= Ensemble Nostri Temporis =

Ukrainian classical music ensemble

Ensemble Nostri Temporis (ENT, Ensemble of Our Time) is a Ukrainian ensemble that specializes in performing contemporary classical music and promoting the work of contemporary composers, including Ukrainian. Ensemble Nostri Temporis also organizes art events in Ukraine dedicated to new music.

In 2007, then still sophomores Alexey Shmurak and Maksym Kolomiets of the Ukrainian National Tchaikovsky Academy of Music founded the Ensemble Nostri Temporis. According to Alexey Shmurak himself: "It is an ensemble that plays modern academic music and does various multimedia projects." Since 2010, the director of the ensemble is Lviv composer Bohdan Sehin.

==Recordings==

In 2012, ENT released its first audio CD LIVE which includes works by five new-generation Ukrainian composers: Alexey Shmurak, Maxim Kolomiyets, Bohdan Sehin, Anna Arkushina, and Elena Serova. The CD was dedicated to the fifth anniversary of Ensemble Nostri Temporis.

In 2016, ENT recorded the audio CD Dialogues Without Borders which was released in Poland on Requiem Records. It includes five compositions: two works by Polish composers (Dariusz Przybylski and Jerzy Kornowicz) and three works by Ukrainian composers (Alexey Shmurak, Maxim Kolomiets and Bohdan Sehin).

==Creative activity==

In 2010, they participated in the Darmstadt International Summer Courses for New Music.

In 2012, at the initiative of ENT, Ukraine regularly hosts "International Master Classes of New Music Course".

In 2014, ENT performed a program of music by contemporary Ukrainian and German composers in the program "ensembl[:E:]uropa" on West German radio station Westdeutscher Rundfunk.

In 2014, the large-scale Polish–Ukrainian project Neo Temporis Group, a large ensemble organized jointly by members of ENT and the Polish string quartet NeoQuartet, debuted with a concert at Warsaw Autumn. In 2015, this united international band had a series of concerts in Poland and Ukraine, and in 2016 made a major tour of Ukraine.

In 2018, within the framework of the project of the Republic of Poland "100 for 100. Musical decades of freedom" dedicated to the 100th anniversary of Poland's independence, performed works by five contemporary Polish composers in Lviv.

==Solo activities of the members==

===Alexey Shmurak===

Alexey Shmurak together with Oleg Shpudeyko created the electroacoustic duo Bluk, where he practices live performances based on the theme of interdisciplinarity and new forms of interaction.

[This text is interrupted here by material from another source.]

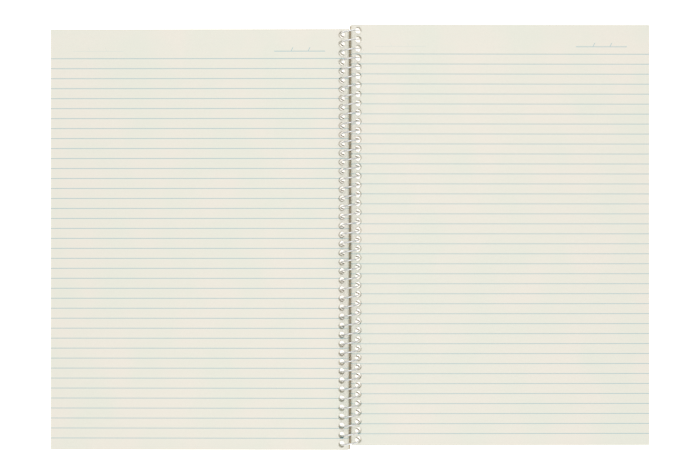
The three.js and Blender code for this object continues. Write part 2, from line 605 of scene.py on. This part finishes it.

The duo has implemented a number of projects with artists, DJs, musicians, and poets. In 2015, he supervised a short series of electroacoustic improvisations in Kyiv. In 2016, he wrote the music for the video game "Bound" by Plastic and Sony Santa Monica Studios, and the choreography of "A Thread" by Jean Abreu Dance.

===Maxim Kolomiets===

As a performer, he participated in the festivals “Premieres of the Season” (Kyiv), International Forum “Music of the Young” (Kyiv), “Music Marine Fest” (Odesa), “Kyiv Music Fest” (Kyiv), International Forum “Women in Music” (Kyiv), “Fest der Innenhöfe” (Freiburg, Germany), master courses “Ensemble-Akademie” (Freiburg), Darmstadt International Summer Courses for New Music, Germany).

===Bohdan Sehin===

In 2019, the group's artistic director Bohdan Sehin was awarded the B. M. Lyatoshinsky prize for his vocal and instrumental work on spiritual themes Between East and West. The mystery of birth.